▶ What this task involves
Identify the lines that contain the word "with" and copy each one.
───── Record set
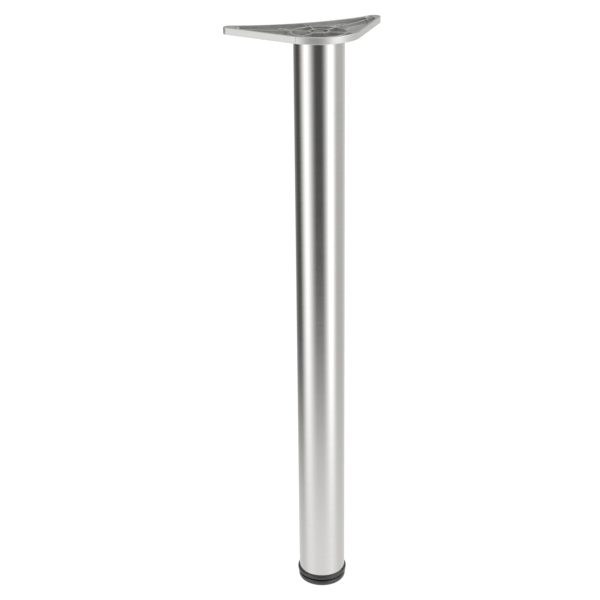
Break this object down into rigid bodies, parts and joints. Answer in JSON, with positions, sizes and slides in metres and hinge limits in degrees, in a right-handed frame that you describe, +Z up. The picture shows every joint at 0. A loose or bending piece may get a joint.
──────────
───── Record set
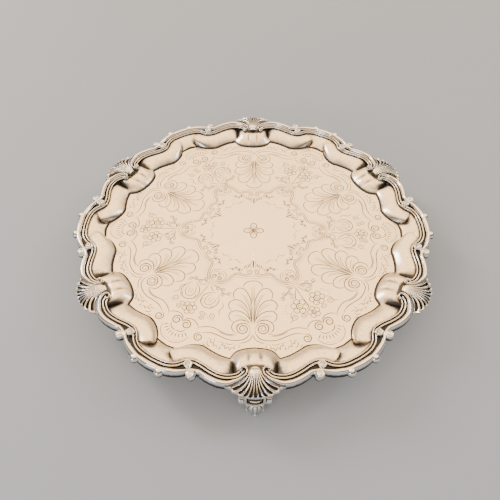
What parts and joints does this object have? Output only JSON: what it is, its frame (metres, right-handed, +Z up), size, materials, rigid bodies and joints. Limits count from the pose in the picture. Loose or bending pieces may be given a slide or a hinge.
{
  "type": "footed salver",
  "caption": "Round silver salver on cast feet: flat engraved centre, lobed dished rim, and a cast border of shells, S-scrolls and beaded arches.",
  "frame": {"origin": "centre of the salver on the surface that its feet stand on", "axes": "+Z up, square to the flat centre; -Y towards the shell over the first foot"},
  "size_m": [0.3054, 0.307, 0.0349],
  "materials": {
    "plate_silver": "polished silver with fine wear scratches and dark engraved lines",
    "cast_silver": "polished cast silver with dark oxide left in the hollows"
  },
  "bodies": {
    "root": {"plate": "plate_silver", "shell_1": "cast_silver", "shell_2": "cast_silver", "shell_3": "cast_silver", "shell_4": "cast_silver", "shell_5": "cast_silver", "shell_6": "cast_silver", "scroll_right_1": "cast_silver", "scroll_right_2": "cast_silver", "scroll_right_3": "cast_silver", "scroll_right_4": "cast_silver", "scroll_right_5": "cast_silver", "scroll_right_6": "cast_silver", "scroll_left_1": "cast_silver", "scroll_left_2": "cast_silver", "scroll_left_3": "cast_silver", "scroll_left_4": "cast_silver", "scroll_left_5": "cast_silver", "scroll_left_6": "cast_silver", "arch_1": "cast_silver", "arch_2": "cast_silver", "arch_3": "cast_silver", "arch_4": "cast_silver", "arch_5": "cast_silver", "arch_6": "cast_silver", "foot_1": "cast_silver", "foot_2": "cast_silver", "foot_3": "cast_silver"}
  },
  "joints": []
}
──────────
───── Record set
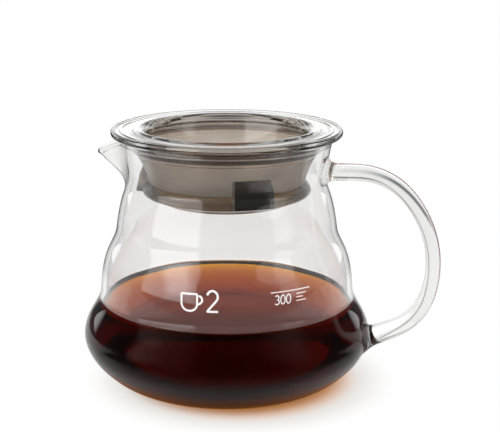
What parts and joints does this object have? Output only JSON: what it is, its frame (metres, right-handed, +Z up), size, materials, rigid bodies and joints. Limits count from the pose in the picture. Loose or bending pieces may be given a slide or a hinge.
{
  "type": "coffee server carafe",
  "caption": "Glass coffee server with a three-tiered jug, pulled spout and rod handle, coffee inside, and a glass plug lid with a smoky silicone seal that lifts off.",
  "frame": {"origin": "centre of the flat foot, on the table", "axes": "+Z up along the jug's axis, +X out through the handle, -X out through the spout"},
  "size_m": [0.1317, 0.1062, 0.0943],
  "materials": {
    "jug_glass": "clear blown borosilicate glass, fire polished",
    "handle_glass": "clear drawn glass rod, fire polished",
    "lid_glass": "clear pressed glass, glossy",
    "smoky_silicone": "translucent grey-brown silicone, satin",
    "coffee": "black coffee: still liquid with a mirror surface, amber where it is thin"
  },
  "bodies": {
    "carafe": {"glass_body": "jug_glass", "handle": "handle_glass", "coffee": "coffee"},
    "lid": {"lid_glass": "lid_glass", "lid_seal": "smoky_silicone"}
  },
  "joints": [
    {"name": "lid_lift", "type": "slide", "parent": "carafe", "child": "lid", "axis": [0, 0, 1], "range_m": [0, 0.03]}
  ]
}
──────────
▶ Solved exercise
Break this object down into rigid bodies, parts and joints. Answer in JSON, with positions, sizes and slides in metres and hinge limits in degrees, in a right-handed frame that you describe, +Z up. The picture shows every joint at 0. A loose or bending piece may get a joint.
    "plate_silver": "polished silver with fine wear scratches and dark engraved lines",
    "cast_silver": "polished cast silver with dark oxide left in the hollows"
  "caption": "Glass coffee server with a three-tiered jug, pulled spout and rod handle, coffee inside, and a glass plug lid with a smoky silicone seal that lifts off.",
    "coffee": "black coffee: still liquid with a mirror surface, amber where it is thin"